Multi-elemental doping modulated P2-type layered cathodes for high performance sodium-ion batteries

Abstract

The P2-Na_0.67Ni_0.33Mn_0.67O₂ layered oxide cathode manifests remarkable promise for sodium-ion batteries (SIBs) due to its high operating voltage and superior theoretical energy density compared to lithium iron phosphate. However, its performance is greatly hindered by significant phase transitions and the trade-off between stability and capacity. To tackle this dilemma, a multi-elemental doping strategy is proposed in this work.
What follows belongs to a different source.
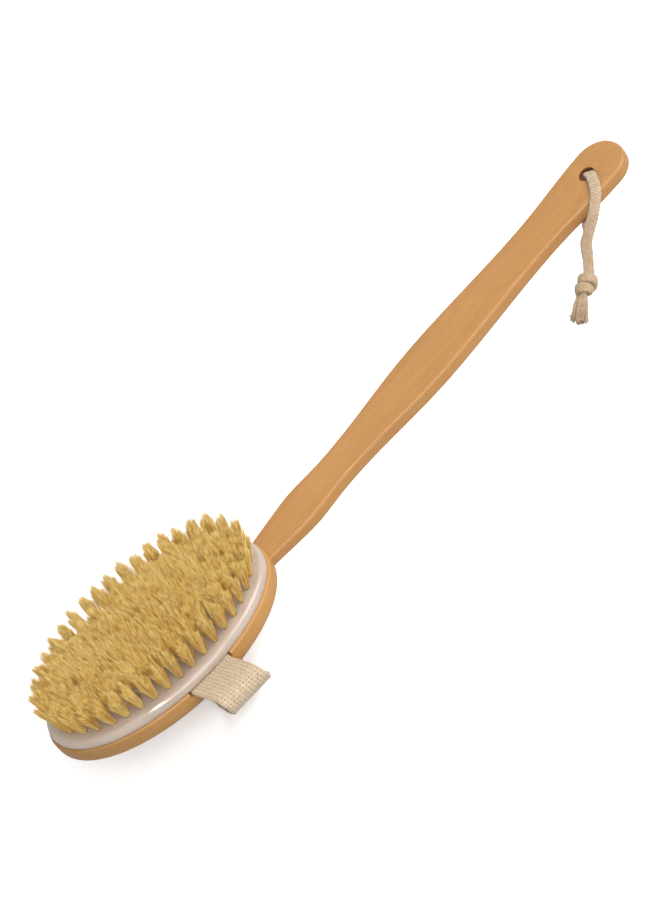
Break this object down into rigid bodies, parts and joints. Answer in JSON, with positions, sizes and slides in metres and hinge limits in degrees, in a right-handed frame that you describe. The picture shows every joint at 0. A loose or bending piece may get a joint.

The specially designed Na_0.7Ca_0.01Ni_0.29Li_0.06Mn_0.57Ti_0.07O_1.97F_0.03 (NCNLMTOF) cathode delivers an invertible capacity of 105.2 mAh g^-1 after 100 cycles at 0.2 C, along with a high reversible capacity of 89.8 mAh g^-1 and 85.2% capacity retention over 500 cycles at 5 C in the wide voltage range of 2.0-4.35 V. Especially, the unit cell volume change of only 0.15% for NCNLMTOF as well as a highly reversible phase structural evolution upon cycling is substantiated via the in-situ XRD test. It is noted that Ca²⁺ located within the sodium layers function as stabilizing "pillars", disrupting Na⁺/vacancy ordering during charge/discharge process. Furthermore, the strengthened Ca─O bonds effectively alleviate oxygen release from the lattice. Simultaneously, DFT calculations reveal that the replacement of Li and Ti greatly fosters localized electron distribution around oxygen ions, reducing the Jahn-Teller distortion of Mn and stabilizing lattice oxygen. The F^- dopant could favor Na⁺ transport and buffer phase evolution in high-voltage regions. When coupled with a hard carbon anode, the full cell achieves a commendable energy density of 328.6 Wh kg^-1. This study introduces an innovative protocol for exploiting high-energy SIBs.